The overall architecture of the trees is reminiscent of modern tree ferns, palm trees, and cycads. Eospermatopteris trees predate the evolution of broad, flat leaves like those seen today. Instead they contain what might better be described as photosynthetic 'branchlets' assembled together in fern-like fronds. "At that time, plants were just nothing but sticks," says Stein. "They must have looked really strange, but they were acting as leaves."

Tops and bottoms

Match fossilized tree-tops with their bottoms is often a struggle says Brigitte Meyer-Berthaud, a palaeontologist at the Agricultural Research Centre for International Development in Montpellier, France. "We can find many different parts of the tree, but generally they are not connected," she says. Although the base of the tree is rooted to the ground and tends to stay there, the aerial portions are more easily broken off and transported away, she explains.

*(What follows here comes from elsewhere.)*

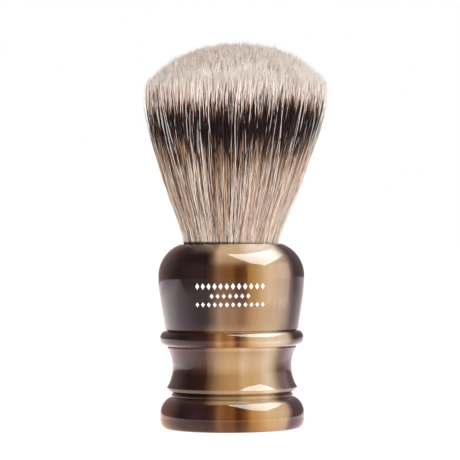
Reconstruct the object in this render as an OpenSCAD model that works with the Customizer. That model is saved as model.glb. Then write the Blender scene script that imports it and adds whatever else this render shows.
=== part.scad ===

Understanding what the first trees looked like can provide a glimpse into the ancient ecology that shaped Earth's chemical cycles, says Thomas Algeo, a geochemist at the University of Cincinnati in Ohio. When land plants became large, around the time of these trees, they had a substantial effect on geochemical cycles, he notes.

Scars down the trunk of the new fossils suggest that the trees littered the forest floor with cast off branches. Algeo believes that litter would have consisted mainly of lignin and cellulose, which bacteria would not have been able to break down. That means the branches would have been broken up by mechanical erosion rather than by decaying to release carbon dioxide.

Over time, litter from Eospermatopteris and other land plants could have pulled a large amount of carbon dioxide out of the atmosphere, he says, leading to an atmospheric cooling that prompted a short ice age starting about 360 million years ago. "That event was probably caused by burial of organic carbon associated with land-plant evolution," Algeo says.

References

  1. Stein W. E., Mannolini F., VanAller Hernick L., Landing E. & Berry C. M. et al. Nature, 446. 904 - 907 (2007).